Big organizations do not prize innovation, originality, creativity, or what have you. They punish these things. This is because genius produces success which leads to promotion and prominence. The surest way to get fired in a big company is to be bold and to challenge the status quo.

While Jobs was in the wilderness, he founded Pixar which was also very successful and goes to show that his genius is no fluke. Apple languished until they brought Jobs back. Since then, Apple has gone on to greater things. Steve Jobs is Apple.

Innovation is the lifeblood of business. You must always do something new or something better. Nature shows us this. You innovate, or you die.

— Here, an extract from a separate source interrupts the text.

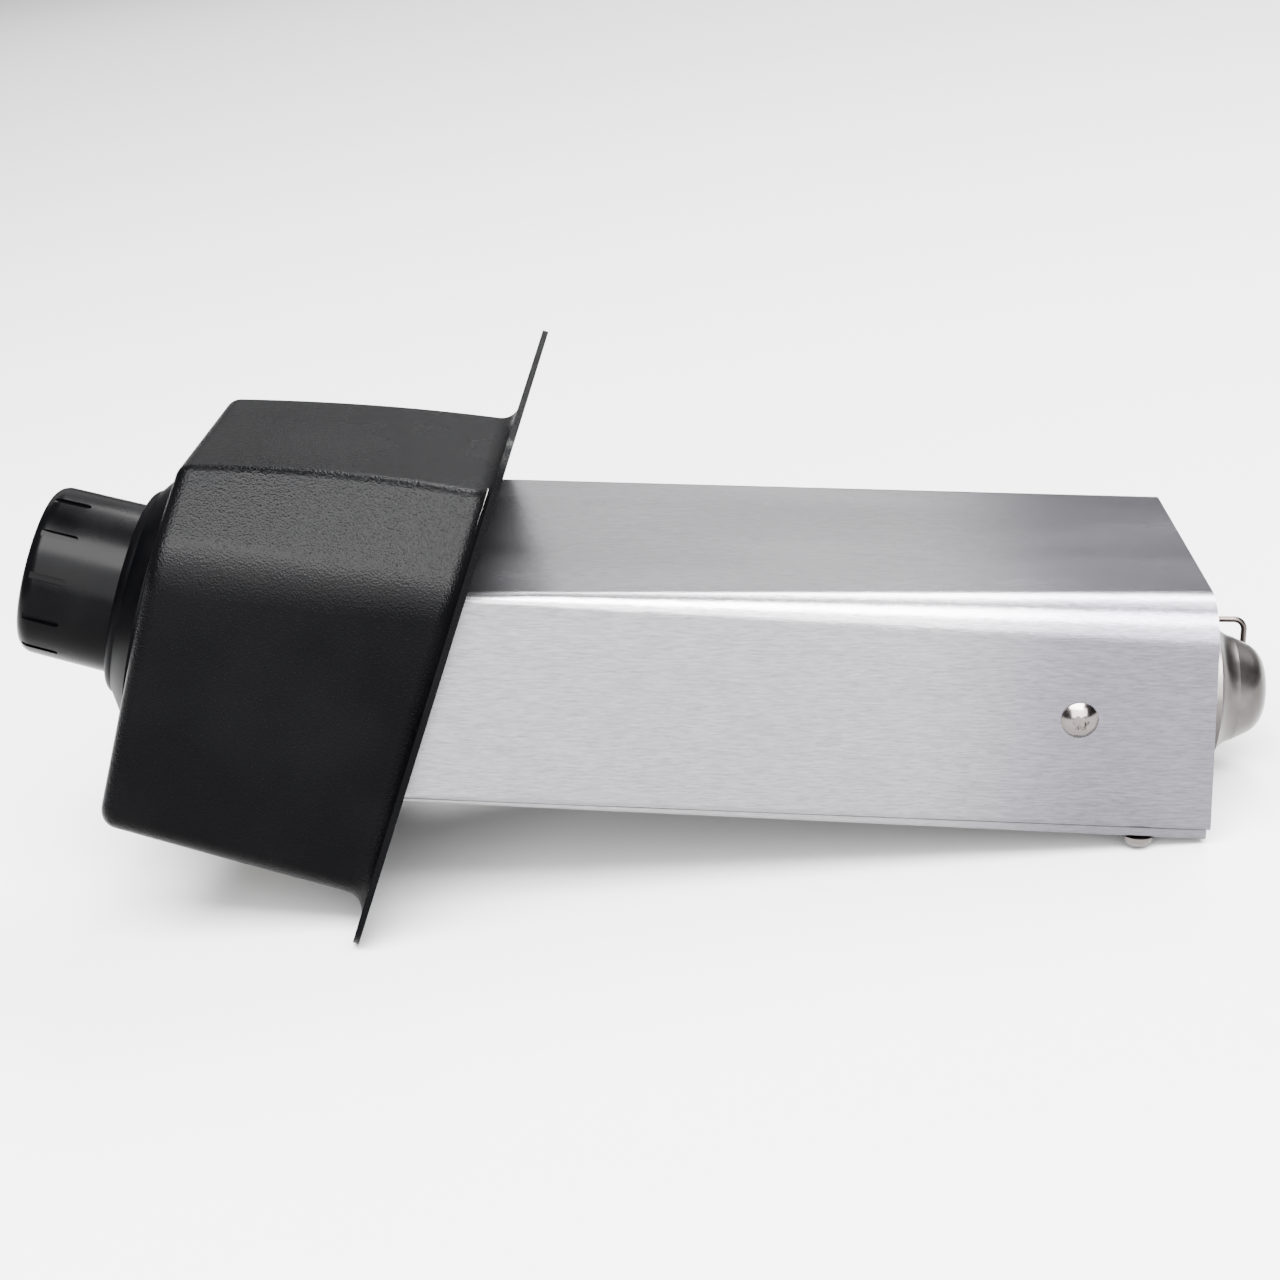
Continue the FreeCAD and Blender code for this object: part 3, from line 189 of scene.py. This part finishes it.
class Surface:
    """A node material on a principled shader, with short calls for the nodes it uses."""

    def __init__(self, name, colour, metallic, roughness):
        self.material = bpy.data.materials.new(name)
        self.material.use_nodes = True
        self.tree = self.material.node_tree
        self.shader = self.tree.nodes["Principled BSDF"]
        self.set("Base Color", (*colour, 1.0))
        self.set("Metallic", metallic)
        self.set("Roughness", roughness)
        self.place = self.node("ShaderNodeTexCoord").outputs["Object"]

    def set(self, socket, value):
        self.shader.inputs[socket].default_value = value

    def drive(self, socket, value):
        self.link(value, self.shader.inputs[socket])

    def node(self, kind, **settings):
        made = self.tree.nodes.new(kind)
        for key, value in settings.items():
            setattr(made, key, value)
        return made

    def link(self, output, target):
        self.tree.links.new(output, target)

    def stretched(self, scale):
        """Object coordinates in metres, multiplied by a scale along each axis."""
        mapping = self.node("ShaderNodeMapping")
        mapping.inputs["Scale"].default_value = scale
        self.link(self.place, mapping.inputs["Vector"])
        return mapping.outputs["Vector"]

    def noise(self, scale, detail, rough):
        """Noise from 0 to 1, with so many cells to the metre along each axis."""
        noise = self.node("ShaderNodeTexNoise")
        noise.inputs["Scale"].default_value = 1.0
        noise.inputs["Detail"].default_value = detail
        noise.inputs["Roughness"].default_value = rough
        self.link(self.stretched(scale), noise.inputs["Vector"])
        return noise.outputs["Fac"]

    def even_noise(self, cells, detail, rough):
        """Noise with the same number of cells to the metre along every axis."""
        return self.noise((cells, cells, cells), detail, rough)

    def pebbles(self, cells):
        """Distance in a field of rounded cells."""
        field = self.node("ShaderNodeTexVoronoi", feature="F1")
        field.inputs["Scale"].default_value = 1.0
        self.link(self.stretched((cells, cells, cells)), field.inputs["Vector"])
        return field.outputs["Distance"]

    def numbers(self, value, low, high, start=0.35, end=0.65):
        """Map a value to a range of numbers."""
        ramp = self.node("ShaderNodeMapRange")
        ramp.inputs["From Min"].default_value = start
        ramp.inputs["From Max"].default_value = end
        ramp.inputs["To Min"].default_value = low
        ramp.inputs["To Max"].default_value = high
        self.link(value, ramp.inputs["Value"])
        return ramp.outputs["Result"]

    def colours(self, value, low, high, start=0.35, end=0.65):
        """Map a value to a range of colours."""
        ramp = self.node("ShaderNodeValToRGB")
        first, last = ramp.color_ramp.elements
        first.position = start
        first.color = (*low, 1.0)
        last.position = end
        last.color = (*high, 1.0)
        self.link(value, ramp.inputs["Fac"])
        return ramp.outputs["Color"]

    def shaded(self, colour, shade, start, end):
        """Painted shade: colour that turns to a darker tint of itself between two places along X.
        """
        split = self.node("ShaderNodeSeparateXYZ")
        self.link(self.place, split.inputs["Vector"])
        share = self.node("ShaderNodeMapRange", interpolation_type="SMOOTHSTEP")
        share.inputs["From Min"].default_value = start
        share.inputs["From Max"].default_value = end
        self.link(split.outputs["X"], share.inputs["Value"])
        tint = self.colours(share.outputs["Result"], (1.0, 1.0, 1.0), shade, 0.0, 1.0)
        mix = self.node("ShaderNodeMix", data_type="RGBA", blend_type="MULTIPLY")
        mix.inputs[0].default_value = 1.0
        # The colour sockets of a mix node are its inputs 6 and 7 and its output 2
        self.link(colour, mix.inputs[6])
        self.link(tint, mix.inputs[7])
        return mix.outputs[2]

    def bump(self, height, depth, after=None):
        """Bump of a depth in metres, on top of an earlier one."""
        bump = self.node("ShaderNodeBump")
        bump.inputs["Distance"].default_value = depth
        self.link(height, bump.inputs["Height"])
        if after is not None:
            self.link(after, bump.inputs["Normal"])
        return bump.outputs["Normal"]


def brushed_steel(name, dark, light, rough_low, rough_high):
    """Sheet steel brushed along X, with painted shade that darkens it towards the nozzle end."""
    steel = Surface(name, light, 1.0, rough_low)
    grain = steel.noise((260.0, 2600.0, 2600.0), 4.0, 0.65)
    cloud = steel.noise((9.0, 30.0, 30.0), 2.0, 0.5)
    sheen = steel.colours(grain, dark, light, 0.3, 0.7)
    # Painted shade: the base colour darkens towards the nozzle end
    steel.drive("Base Color", steel.shaded(sheen, PAINTED_SHADE_TINT, PAINTED_SHADE_START, PAINTED_SHADE_END))
    steel.drive("Roughness", steel.numbers(cloud, rough_low, rough_high, 0.3, 0.7))
    steel.drive("Normal", steel.bump(grain, 0.000028))
    return steel.material


def moulded_black(name):
    """Black plastic with a fine leather-like mould texture."""
    black = Surface(name, BLACK, 0.0, 0.42)
    pebble = black.pebbles(1700.0)
    wrinkle = black.even_noise(1300.0, 4.0, 0.6)
    wear = black.even_noise(24.0, 3.0, 0.5)
    black.set("Specular IOR Level", 0.024)
    black.drive("Base Color", black.colours(wear, BLACK_DARK, BLACK_LIGHT))
    black.drive("Roughness", black.numbers(wear, 0.26, 0.31))
    first = black.bump(pebble, 0.00009)
    black.drive("Normal", black.bump(wrinkle, 0.00012, first))
    return black.material


def satin_black(name, roughness, specular):
    """Smooth black finish with faint haze."""
    black = Surface(name, BLACK, 0.0, roughness)
    haze = black.even_noise(60.0, 3.0, 0.5)
    fine = black.even_noise(5200.0, 2.0, 0.5)
    black.set("Specular IOR Level", specular)
    black.drive("Base Color", black.colours(haze, BLACK_DARK, BLACK_LIGHT))
    black.drive("Roughness", black.numbers(haze, roughness - 0.03, roughness + 0.03))
    black.drive("Normal", black.bump(fine, 0.000006))
    return black.material


def metal(name, dark, light, roughness, grains, depth):
    """Plain metal with fine mottling."""
    plain = Surface(name, light, 1.0, roughness)
    grain = plain.even_noise(grains, 3.0, 0.6)
    cloud = plain.even_noise(70.0, 3.0, 0.5)
    plain.drive("Base Color", plain.colours(cloud, dark, light, 0.3, 0.7))
    plain.drive("Roughness", plain.numbers(cloud, roughness - 0.05, roughness + 0.06))
    plain.drive("Normal", plain.bump(grain, depth))
    return plain.material


def matt(name, dark, light, roughness, grains, depth):
    """Unpolished non-metal, such as fibre, ceramic or rubber."""
    plain = Surface(name, light, 0.0, roughness)
    grain = plain.even_noise(grains, 5.0, 0.6)
    plain.drive("Base Color", plain.colours(grain, dark, light, 0.3, 0.7))
    plain.drive("Roughness", plain.numbers(grain, roughness - 0.05, roughness + 0.05))
    plain.drive("Normal", plain.bump(grain, depth))
    return plain.material


def make_materials():
    """Every material slot of the record, by name."""
    made = {"moulded_black": moulded_black("moulded_black")}
    families = (
        (satin_black, SATIN_BLACKS),
        (brushed_steel, SHEETS),
        (metal, METALS),
        (matt, MATTS),
    )
    for make, finishes in families:
        for name, values in finishes.items():
            made[name] = make(name, *values)
    return made


def paint_nodes():
    materials = make_materials()
    slots = {entry["node"]: entry["material_slot"] for entry in frame["record"]["subparts"]}
    for node, shape in frame["nodes"].items():
        for index in range(len(shape.material_slots)):
            shape.material_slots[index].material = materials[slots[node]]


# ---- moving detail ---------------------------------------------------------------------------

def closing_spring(node):
    """Stand-in copy of the stem spring, attached to the burner body in place of the original."""
    coil = node.copy()
    coil.data = node.data.copy()
    coil.name = "pressed_spring"
    bpy.context.collection.objects.link(coil)
    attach(coil, "burner")
    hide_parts(node.name)
    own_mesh(coil)


make_camera()
make_floor()
make_lights()
paint_nodes()
closing_spring(frame["nodes"]["stem_spring"])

This is how some clever primates went on to leave the trees and build New York City. Then, there are alligators and crocodiles.

Alligators and crocodiles are very successful creatures. While other species have evolved and gone into extinction, alligators and crocodiles have remain unchanged for millions of years. Except for humanity, there has been no pressing need for these creatures to differentiate in order to survive.

In the business world, the aliigators are companies like Coca-Cola or Levi's that change very little from one generation to the next. We can toss in Hershey's chocolate or Wrigley's gum. All these organizations have to do is stick to what already works. Yet, all of these organizations have innovated in terms of distribution, production, marketing, or what have you. I would say that these organizations have a quality I would call "resilience." They can afford to make mistakes or have idiots in charge for awhile.

So, should we innovate? Or should we stick to the tried and true? The answer is that you still stick to innovation. Most ideas fail. But the ones that succeed make up for the failures. The fact is that alligators and crocodiles did have differentiation. It is just that nature did not favor those things much like the public did not favor New Coke. But alligators did not build New York City. Plus, a lot of the changes you can't see. Alligators and crocodiles are resilient to many sorts of germs and viruses. This can only be the result of evolution.

Nature and economics favors innovation. Bad ideas kill themselves in the short run. Good ideas survive for the long term. The key to success is to try a lot of different things and let the economics pick your winners for you. This is the secret behind indexing and venture capital firms. The winners bury the losers.

It takes discipline and courage to take productive capital from something that is already working and put into these experiments. But it was this lack of discipline that is costing GM while Toyota thrives. Both made SUV's, but Toyota was developing the Prius back when gas was cheap. Gas is now cheap again, but Toyota also has SUV's. They diversified. They tolerate the different because they never know when today's idiocy will be tomorrow's genius.

The enemies of innovation are those wedded to the status quo. These are the ones who pursue the policy of "one size fits all." I call these singular strategies. I am not fond of singular strategies. This doesn't mean that I don't think simple answers are not valuable. But I no longer believe in putting all your eggs into one basket.

Change happens no matter what. It is the way of the world. Apple is bigger than IBM. The new overcomes the old. And yes, alligators live, but it is because we choose to let them roam the swamps rather than become boots and handbags. And I can't count how many entrepreneurs who said their big break came when they got fired from some company.